• Problem to work on: Every line must be returned precisely as it is written.

• Source excerpt:
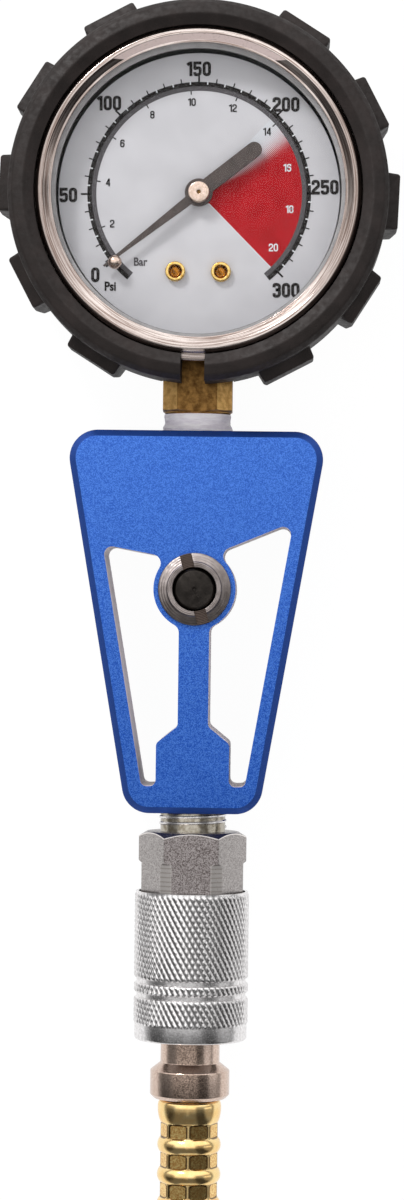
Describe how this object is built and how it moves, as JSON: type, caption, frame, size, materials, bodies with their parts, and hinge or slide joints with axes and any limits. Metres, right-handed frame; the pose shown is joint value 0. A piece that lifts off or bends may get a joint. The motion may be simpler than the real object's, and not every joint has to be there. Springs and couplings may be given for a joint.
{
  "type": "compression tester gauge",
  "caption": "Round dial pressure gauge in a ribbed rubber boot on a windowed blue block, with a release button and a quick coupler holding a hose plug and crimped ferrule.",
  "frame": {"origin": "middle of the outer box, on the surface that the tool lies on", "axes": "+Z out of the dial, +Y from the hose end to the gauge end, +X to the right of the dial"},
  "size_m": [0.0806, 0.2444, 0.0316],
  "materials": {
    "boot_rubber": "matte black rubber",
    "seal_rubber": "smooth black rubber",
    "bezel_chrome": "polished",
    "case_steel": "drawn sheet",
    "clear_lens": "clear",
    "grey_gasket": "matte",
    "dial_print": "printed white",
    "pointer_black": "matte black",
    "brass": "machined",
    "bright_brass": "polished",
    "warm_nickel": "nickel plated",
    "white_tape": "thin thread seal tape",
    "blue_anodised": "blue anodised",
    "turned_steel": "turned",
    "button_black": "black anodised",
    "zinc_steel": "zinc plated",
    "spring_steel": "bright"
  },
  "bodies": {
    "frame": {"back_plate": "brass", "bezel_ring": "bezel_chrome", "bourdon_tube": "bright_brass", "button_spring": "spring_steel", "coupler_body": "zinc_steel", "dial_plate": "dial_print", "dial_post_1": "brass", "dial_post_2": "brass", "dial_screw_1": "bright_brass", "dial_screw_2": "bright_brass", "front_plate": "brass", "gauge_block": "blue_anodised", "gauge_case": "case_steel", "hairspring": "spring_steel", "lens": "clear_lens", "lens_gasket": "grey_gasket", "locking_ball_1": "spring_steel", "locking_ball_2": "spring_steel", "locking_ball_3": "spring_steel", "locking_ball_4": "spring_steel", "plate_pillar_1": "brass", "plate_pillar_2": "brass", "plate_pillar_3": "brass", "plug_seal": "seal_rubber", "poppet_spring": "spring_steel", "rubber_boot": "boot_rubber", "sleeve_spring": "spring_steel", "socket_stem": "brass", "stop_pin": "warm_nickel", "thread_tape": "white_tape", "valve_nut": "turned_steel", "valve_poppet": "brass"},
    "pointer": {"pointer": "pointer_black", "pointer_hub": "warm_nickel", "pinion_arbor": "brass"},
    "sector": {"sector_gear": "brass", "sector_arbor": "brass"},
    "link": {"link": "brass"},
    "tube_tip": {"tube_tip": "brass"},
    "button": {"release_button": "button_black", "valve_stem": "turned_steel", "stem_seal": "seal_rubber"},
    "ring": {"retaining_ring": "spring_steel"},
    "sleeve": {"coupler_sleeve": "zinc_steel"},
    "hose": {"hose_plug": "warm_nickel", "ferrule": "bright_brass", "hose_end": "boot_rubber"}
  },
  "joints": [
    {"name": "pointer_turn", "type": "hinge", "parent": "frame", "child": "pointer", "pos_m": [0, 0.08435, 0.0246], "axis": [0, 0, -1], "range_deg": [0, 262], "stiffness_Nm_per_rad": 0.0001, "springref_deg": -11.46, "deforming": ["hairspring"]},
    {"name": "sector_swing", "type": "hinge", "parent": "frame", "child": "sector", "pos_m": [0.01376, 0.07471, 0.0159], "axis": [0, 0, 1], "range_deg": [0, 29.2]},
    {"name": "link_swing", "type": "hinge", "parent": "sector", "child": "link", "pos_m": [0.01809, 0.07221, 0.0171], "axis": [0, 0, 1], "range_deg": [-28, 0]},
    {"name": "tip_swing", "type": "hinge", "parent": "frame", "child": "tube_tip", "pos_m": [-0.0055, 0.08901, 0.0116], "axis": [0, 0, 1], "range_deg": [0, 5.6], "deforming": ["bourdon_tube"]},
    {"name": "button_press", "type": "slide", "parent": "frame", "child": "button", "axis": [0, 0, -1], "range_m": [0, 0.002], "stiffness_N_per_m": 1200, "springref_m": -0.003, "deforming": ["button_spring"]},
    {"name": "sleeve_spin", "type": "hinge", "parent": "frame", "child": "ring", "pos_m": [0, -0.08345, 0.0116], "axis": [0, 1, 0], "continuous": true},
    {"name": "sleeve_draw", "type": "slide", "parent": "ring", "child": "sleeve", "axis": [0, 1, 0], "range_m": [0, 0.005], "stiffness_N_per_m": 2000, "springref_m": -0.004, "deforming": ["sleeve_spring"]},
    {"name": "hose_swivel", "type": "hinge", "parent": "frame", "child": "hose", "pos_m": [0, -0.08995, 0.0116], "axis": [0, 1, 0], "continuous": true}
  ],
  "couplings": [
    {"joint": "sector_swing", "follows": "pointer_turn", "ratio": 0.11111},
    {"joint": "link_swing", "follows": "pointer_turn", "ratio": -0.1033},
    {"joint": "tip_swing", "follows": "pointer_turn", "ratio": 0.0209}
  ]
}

• Solution to this exercise:
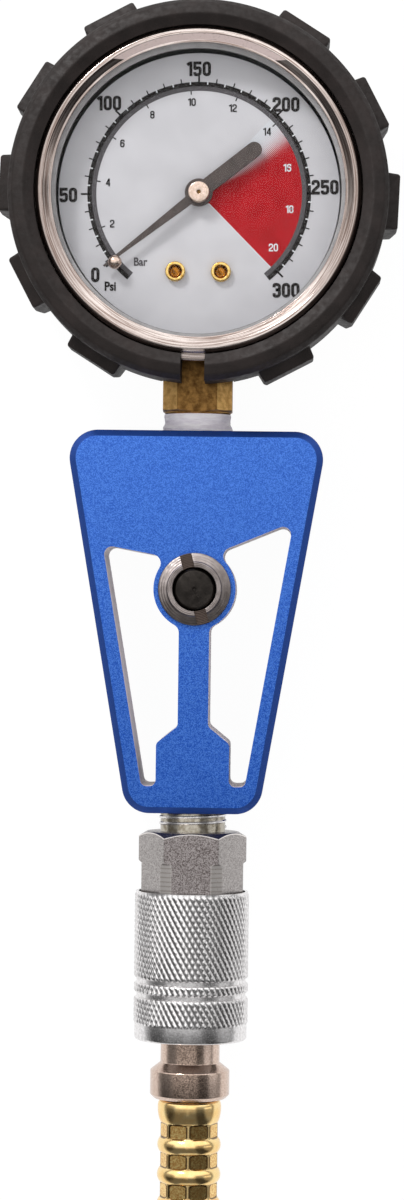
Describe how this object is built and how it moves, as JSON: type, caption, frame, size, materials, bodies with their parts, and hinge or slide joints with axes and any limits. Metres, right-handed frame; the pose shown is joint value 0. A piece that lifts off or bends may get a joint. The motion may be simpler than the real object's, and not every joint has to be there. Springs and couplings may be given for a joint.
{
  "type": "compression tester gauge",
  "caption": "Round dial pressure gauge in a ribbed rubber boot on a windowed blue block, with a release button and a quick coupler holding a hose plug and crimped ferrule.",
  "frame": {"origin": "middle of the outer box, on the surface that the tool lies on", "axes": "+Z out of the dial, +Y from the hose end to the gauge end, +X to the right of the dial"},
  "size_m": [0.0806, 0.2444, 0.0316],
  "materials": {
    "boot_rubber": "matte black rubber",
    "seal_rubber": "smooth black rubber",
    "bezel_chrome": "polished",
    "case_steel": "drawn sheet",
    "clear_lens": "clear",
    "grey_gasket": "matte",
    "dial_print": "printed white",
    "pointer_black": "matte black",
    "brass": "machined",
    "bright_brass": "polished",
    "warm_nickel": "nickel plated",
    "white_tape": "thin thread seal tape",
    "blue_anodised": "blue anodised",
    "turned_steel": "turned",
    "button_black": "black anodised",
    "zinc_steel": "zinc plated",
    "spring_steel": "bright"
  },
  "bodies": {
    "frame": {"back_plate": "brass", "bezel_ring": "bezel_chrome", "bourdon_tube": "bright_brass", "button_spring": "spring_steel", "coupler_body": "zinc_steel", "dial_plate": "dial_print", "dial_post_1": "brass", "dial_post_2": "brass", "dial_screw_1": "bright_brass", "dial_screw_2": "bright_brass", "front_plate": "brass", "gauge_block": "blue_anodised", "gauge_case": "case_steel", "hairspring": "spring_steel", "lens": "clear_lens", "lens_gasket": "grey_gasket", "locking_ball_1": "spring_steel", "locking_ball_2": "spring_steel", "locking_ball_3": "spring_steel", "locking_ball_4": "spring_steel", "plate_pillar_1": "brass", "plate_pillar_2": "brass", "plate_pillar_3": "brass", "plug_seal": "seal_rubber", "poppet_spring": "spring_steel", "rubber_boot": "boot_rubber", "sleeve_spring": "spring_steel", "socket_stem": "brass", "stop_pin": "warm_nickel", "thread_tape": "white_tape", "valve_nut": "turned_steel", "valve_poppet": "brass"},
    "pointer": {"pointer": "pointer_black", "pointer_hub": "warm_nickel", "pinion_arbor": "brass"},
    "sector": {"sector_gear": "brass", "sector_arbor": "brass"},
    "link": {"link": "brass"},
    "tube_tip": {"tube_tip": "brass"},
    "button": {"release_button": "button_black", "valve_stem": "turned_steel", "stem_seal": "seal_rubber"},
    "ring": {"retaining_ring": "spring_steel"},
    "sleeve": {"coupler_sleeve": "zinc_steel"},
    "hose": {"hose_plug": "warm_nickel", "ferrule": "bright_brass", "hose_end": "boot_rubber"}
  },
  "joints": [
    {"name": "pointer_turn", "type": "hinge", "parent": "frame", "child": "pointer", "pos_m": [0, 0.08435, 0.0246], "axis": [0, 0, -1], "range_deg": [0, 262], "stiffness_Nm_per_rad": 0.0001, "springref_deg": -11.46, "deforming": ["hairspring"]},
    {"name": "sector_swing", "type": "hinge", "parent": "frame", "child": "sector", "pos_m": [0.01376, 0.07471, 0.0159], "axis": [0, 0, 1], "range_deg": [0, 29.2]},
    {"name": "link_swing", "type": "hinge", "parent": "sector", "child": "link", "pos_m": [0.01809, 0.07221, 0.0171], "axis": [0, 0, 1], "range_deg": [-28, 0]},
    {"name": "tip_swing", "type": "hinge", "parent": "frame", "child": "tube_tip", "pos_m": [-0.0055, 0.08901, 0.0116], "axis": [0, 0, 1], "range_deg": [0, 5.6], "deforming": ["bourdon_tube"]},
    {"name": "button_press", "type": "slide", "parent": "frame", "child": "button", "axis": [0, 0, -1], "range_m": [0, 0.002], "stiffness_N_per_m": 1200, "springref_m": -0.003, "deforming": ["button_spring"]},
    {"name": "sleeve_spin", "type": "hinge", "parent": "frame", "child": "ring", "pos_m": [0, -0.08345, 0.0116], "axis": [0, 1, 0], "continuous": true},
    {"name": "sleeve_draw", "type": "slide", "parent": "ring", "child": "sleeve", "axis": [0, 1, 0], "range_m": [0, 0.005], "stiffness_N_per_m": 2000, "springref_m": -0.004, "deforming": ["sleeve_spring"]},
    {"name": "hose_swivel", "type": "hinge", "parent": "frame", "child": "hose", "pos_m": [0, -0.08995, 0.0116], "axis": [0, 1, 0], "continuous": true}
  ],
  "couplings": [
    {"joint": "sector_swing", "follows": "pointer_turn", "ratio": 0.11111},
    {"joint": "link_swing", "follows": "pointer_turn", "ratio": -0.1033},
    {"joint": "tip_swing", "follows": "pointer_turn", "ratio": 0.0209}
  ]
}